-- PROBLEM --
The lines to reproduce run from the first one through the line containing "obj.matrix_world = Matrix.Identity(4)". Reproduce them exactly.

-- SUPPLIED DATA --
•••
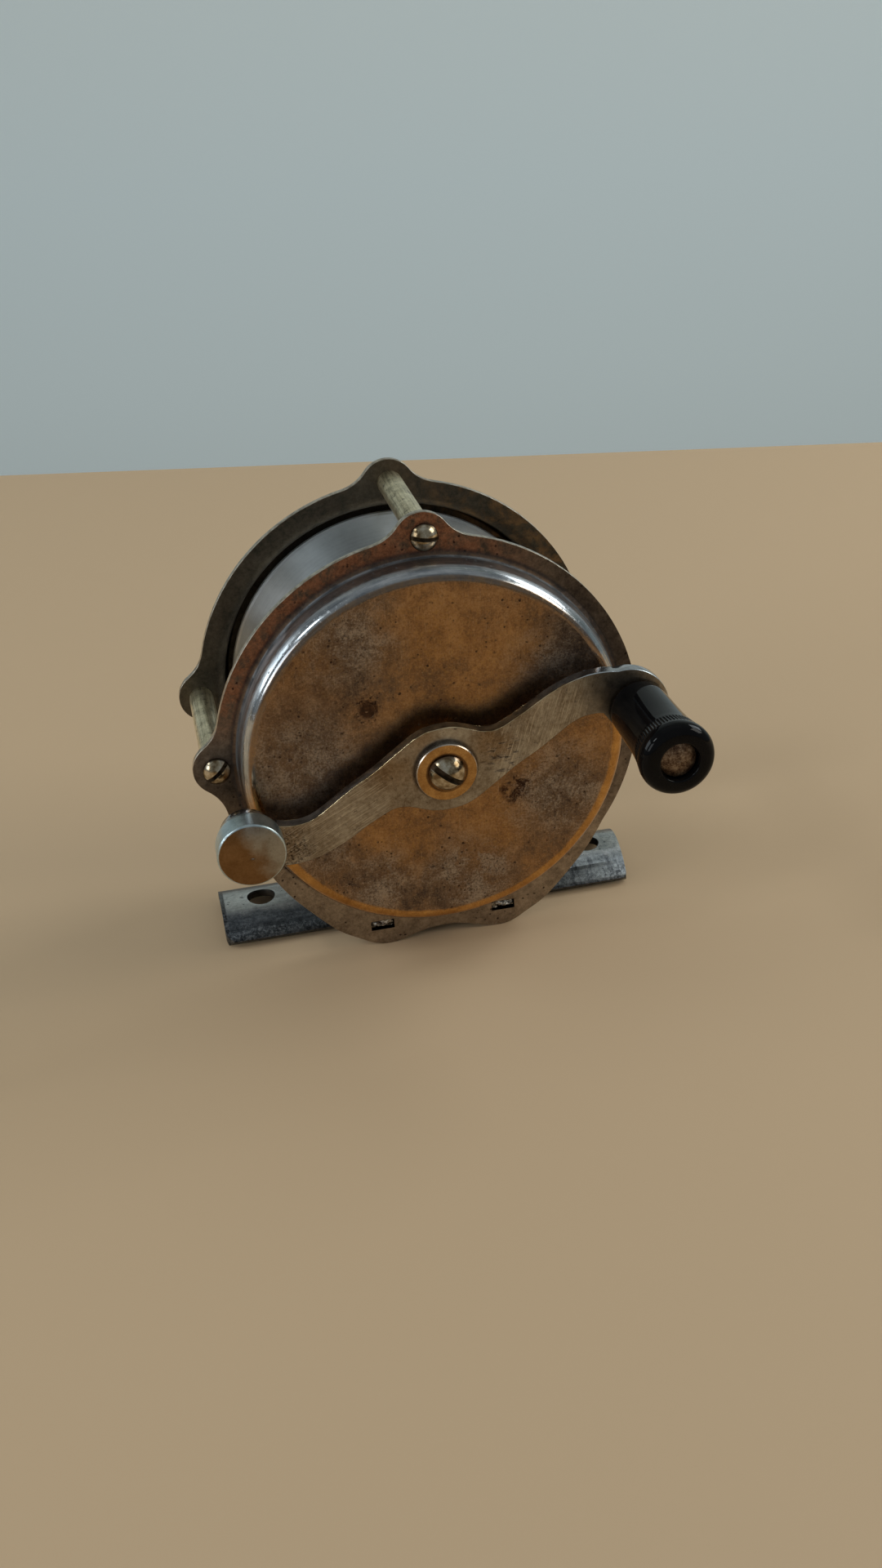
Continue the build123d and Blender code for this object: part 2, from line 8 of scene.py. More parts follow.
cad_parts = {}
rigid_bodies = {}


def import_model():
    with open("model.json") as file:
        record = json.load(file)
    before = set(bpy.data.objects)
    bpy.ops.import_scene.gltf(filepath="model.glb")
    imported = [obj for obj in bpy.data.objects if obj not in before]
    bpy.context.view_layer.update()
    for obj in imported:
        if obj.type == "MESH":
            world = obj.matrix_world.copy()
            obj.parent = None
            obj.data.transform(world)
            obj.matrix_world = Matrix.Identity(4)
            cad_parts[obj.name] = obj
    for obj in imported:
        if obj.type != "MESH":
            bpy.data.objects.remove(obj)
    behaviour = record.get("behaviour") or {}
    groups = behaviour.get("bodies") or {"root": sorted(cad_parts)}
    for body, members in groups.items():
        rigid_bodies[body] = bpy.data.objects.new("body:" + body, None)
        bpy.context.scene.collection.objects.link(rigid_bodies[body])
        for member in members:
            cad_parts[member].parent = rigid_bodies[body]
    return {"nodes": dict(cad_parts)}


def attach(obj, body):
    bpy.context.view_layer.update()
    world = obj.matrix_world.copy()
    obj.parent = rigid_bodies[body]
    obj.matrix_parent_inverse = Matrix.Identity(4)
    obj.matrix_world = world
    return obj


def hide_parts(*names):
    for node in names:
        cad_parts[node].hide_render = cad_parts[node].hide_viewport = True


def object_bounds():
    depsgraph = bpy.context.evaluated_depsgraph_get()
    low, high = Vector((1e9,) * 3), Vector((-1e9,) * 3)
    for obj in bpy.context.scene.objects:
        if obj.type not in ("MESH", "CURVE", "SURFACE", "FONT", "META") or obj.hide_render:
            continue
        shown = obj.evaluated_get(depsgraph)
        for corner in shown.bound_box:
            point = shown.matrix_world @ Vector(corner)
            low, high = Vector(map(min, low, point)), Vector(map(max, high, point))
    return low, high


for o in list(bpy.data.objects):
    bpy.data.objects.remove(o)

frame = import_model()
bpy.context.view_layer.update()
cad_lo, cad_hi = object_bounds()
nodes = frame["nodes"]

scene = bpy.context.scene
scene.view_settings.view_transform = "Standard"
scene.view_settings.look = "None"

AXLE_Z = 0.0289             # spool axis above the foot's hole centre
MM = 0.001


# ------------------------------------------------------------ material nodes
class Mat:
    """A small builder for node materials. Coordinates are the row frame's, in
    metres, because every piece keeps its place in its own mesh."""

    def __init__(self, name, metallic=1.0, ior=1.5, anisotropic=0.0, coat=0.0, coat_rough=0.05, specular=0.5):
        self.mat = bpy.data.materials.new(name)
        self.mat.use_nodes = True
        self.tree = self.mat.node_tree
        self.tree.nodes.clear()
        self.out = self.tree.nodes.new("ShaderNodeOutputMaterial")
        self.bsdf = self.tree.nodes.new("ShaderNodeBsdfPrincipled")
        self.tree.links.new(self.bsdf.outputs[0], self.out.inputs[0])
        b = self.bsdf.inputs
        b["Metallic"].default_value = metallic
        b["IOR"].default_value = ior
        b["Anisotropic"].default_value = anisotropic
        b["Coat Weight"].default_value = coat
        b["Coat Roughness"].default_value = coat_rough
        b["Specular IOR Level"].default_value = specular
        self.tc = self.tree.nodes.new("ShaderNodeTexCoord")
        self.P = self.tc.outputs["Object"]
        self.N = self.tc.outputs["Normal"]

    def new(self, kind, **props):
        n = self.tree.nodes.new(kind)
        for k, v in props.items():
            setattr(n, k, v)
        return n

    def put(self, socket, value):
        if isinstance(value, bpy.types.NodeSocket):
            self.tree.links.new(value, socket)
        elif isinstance(value, (tuple, list)) and len(value) == 3 and len(socket.default_value) == 4:
            socket.default_value = (*value, 1.0)
        else:
            socket.default_value = value

    def m(self, op, a, b=0.0, c=0.0, clamp=False):
        n = self.new("ShaderNodeMath", operation=op, use_clamp=clamp)
        self.put(n.inputs[0], a)
        self.put(n.inputs[1], b)
        if op in ("MULTIPLY_ADD", "SMOOTH_MIN", "SMOOTH_MAX", "COMPARE"):
            self.put(n.inputs[2], c)
        return n.outputs[0]

    def v(self, op, a, b=(0.0, 0.0, 0.0)):
        n = self.new("ShaderNodeVectorMath", operation=op)
        self.put(n.inputs[0], a)
        if op == "SCALE":
            self.put(n.inputs["Scale"], b)
        elif op not in ("LENGTH", "NORMALIZE", "ABSOLUTE"):
            self.put(n.inputs[1], b)
        return n.outputs["Value"] if op in ("LENGTH", "DISTANCE", "DOT_PRODUCT") else n.outputs["Vector"]

    def xyz(self, vec):
        n = self.new("ShaderNodeSeparateXYZ")
        self.put(n.inputs[0], vec)
        return n.outputs[0], n.outputs[1], n.outputs[2]

    def vec(self, x, y, z):
        n = self.new("ShaderNodeCombineXYZ")
        for i, s in enumerate((x, y, z)):
            self.put(n.inputs[i], s)
        return n.outputs[0]

    def noise(self, scale, detail=4.0, rough=0.55, dist=0.0, at=None, out="Fac"):
        """scale is a feature size in millimetres, one number or three."""
        at = self.P if at is None else at
        if isinstance(scale, (tuple, list)):
            at = self.v("MULTIPLY", at, tuple(1.0 / (s * MM) for s in scale))
            k = 1.0
        else:
            k = 1.0 / (scale * MM)
        n = self.new("ShaderNodeTexNoise")
        self.put(n.inputs["Vector"], at)
        n.inputs["Scale"].default_value = k
        n.inputs["Detail"].default_value = detail
        n.inputs["Roughness"].default_value = rough
        n.inputs["Distortion"].default_value = dist
        return n.outputs[0] if out == "Fac" else n.outputs[1]

    def voronoi(self, scale, at=None, feature="F1", rand=1.0, out="Distance"):
        n = self.new("ShaderNodeTexVoronoi", feature=feature)
        self.put(n.inputs["Vector"], self.P if at is None else at)
        n.inputs["Scale"].default_value = 1.0 / (scale * MM)
        n.inputs["Randomness"].default_value = rand
        return n.outputs[out]

    def step(self, x, lo, hi, to_lo=0.0, to_hi=1.0):
        """Smooth step of x from lo to hi, clamped."""
        n = self.new("ShaderNodeMapRange", interpolation_type="SMOOTHSTEP", clamp=True)
        self.put(n.inputs[0], x)
        for i, v in enumerate((lo, hi, to_lo, to_hi)):
            self.put(n.inputs[1 + i], v)
        return n.outputs[0]

    def lin(self, x, lo, hi, to_lo=0.0, to_hi=1.0):
        n = self.new("ShaderNodeMapRange", interpolation_type="LINEAR", clamp=True)
        self.put(n.inputs[0], x)
        for i, v in enumerate((lo, hi, to_lo, to_hi)):
            self.put(n.inputs[1 + i], v)
        return n.outputs[0]

    def mix(self, fac, a, b, blend="MIX"):
        n = self.new("ShaderNodeMix", data_type="RGBA", blend_type=blend)
        self.put(n.inputs[0], fac)
        self.put(n.inputs[6], a)
        self.put(n.inputs[7], b)
        return n.outputs[2]

    def mixf(self, fac, a, b):
        n = self.new("ShaderNodeMix", data_type="FLOAT")
        self.put(n.inputs[0], fac)
        self.put(n.inputs[2], a)
        self.put(n.inputs[3], b)
        return n.outputs[0]

    def ramp(self, fac, *stops):
        n = self.new("ShaderNodeValToRGB")
        self.put(n.inputs[0], fac)
        e = n.color_ramp.elements
        while len(e) < len(stops):
            e.new(0.5)
        for i, (p, c) in enumerate(stops):
            e[i].position = p
            e[i].color = (*c, 1.0)
        return n.outputs[0]

    def bump(self, *layers):
        """layers are (height, depth in millimetres); they add up."""
        last = None
        for h, d in layers:
            n = self.new("ShaderNodeBump")
            n.inputs["Strength"].default_value = 1.0
            n.inputs["Distance"].default_value = d * MM
            self.put(n.inputs["Height"], h)
            if last is not None:
                self.put(n.inputs["Normal"], last)
            last = n.outputs[0]
        self.put(self.bsdf.inputs["Normal"], last)

    def set(self, color=None, rough=None):
        if color is not None:
            self.put(self.bsdf.inputs["Base Color"], color)
        if rough is not None:
            self.put(self.bsdf.inputs["Roughness"], rough)
        return self.mat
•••
-- THE RESPONSE --
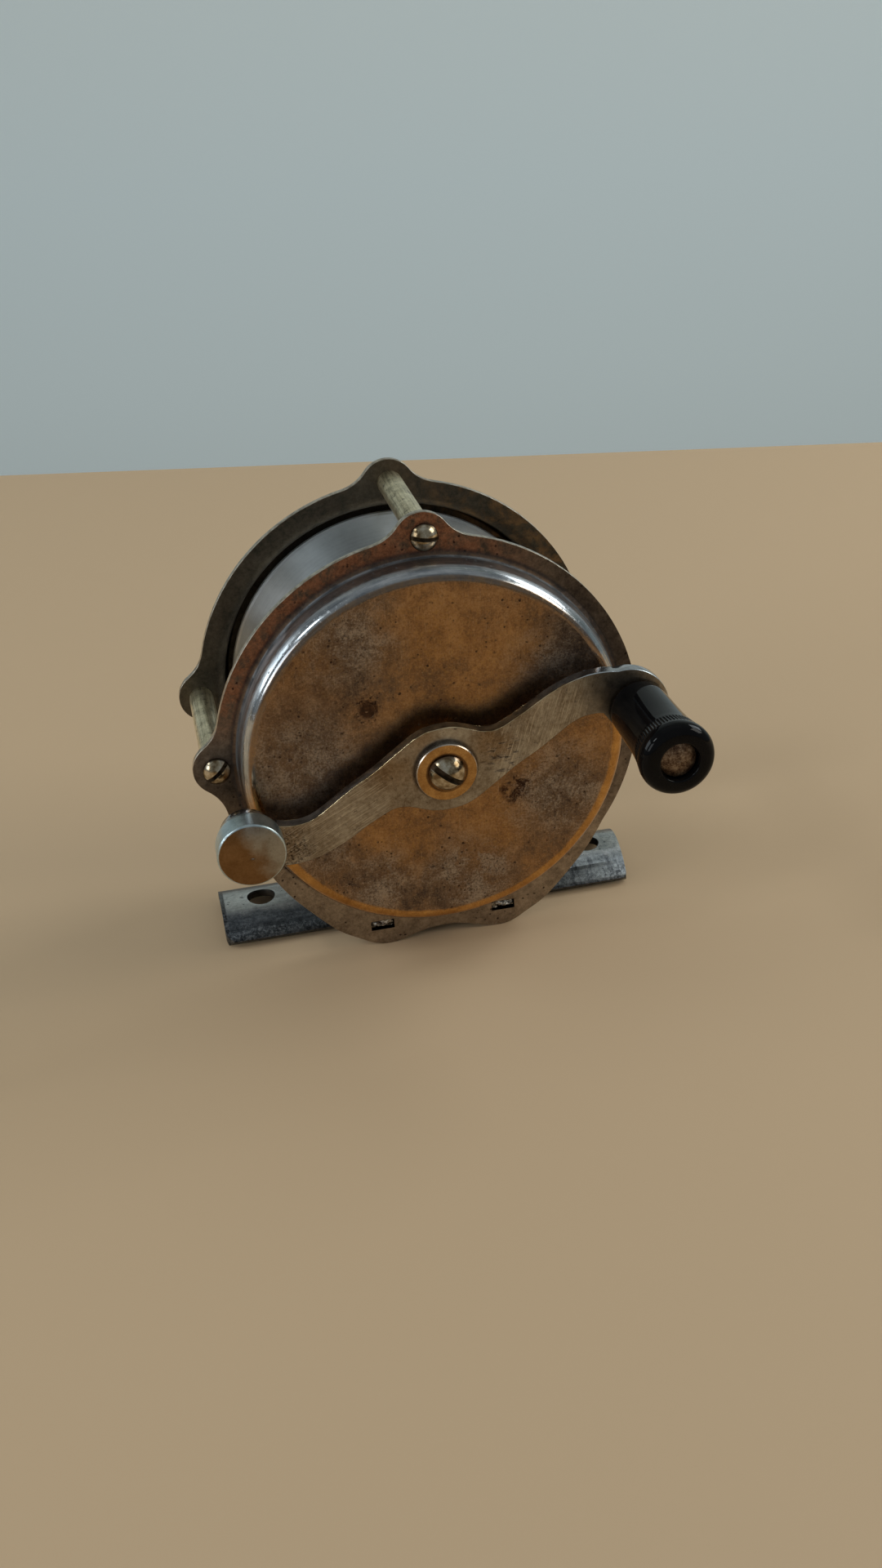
Continue the build123d and Blender code for this object: part 2, from line 8 of scene.py. More parts follow.
cad_parts = {}
rigid_bodies = {}


def import_model():
    with open("model.json") as file:
        record = json.load(file)
    before = set(bpy.data.objects)
    bpy.ops.import_scene.gltf(filepath="model.glb")
    imported = [obj for obj in bpy.data.objects if obj not in before]
    bpy.context.view_layer.update()
    for obj in imported:
        if obj.type == "MESH":
            world = obj.matrix_world.copy()
            obj.parent = None
            obj.data.transform(world)
            obj.matrix_world = Matrix.Identity(4)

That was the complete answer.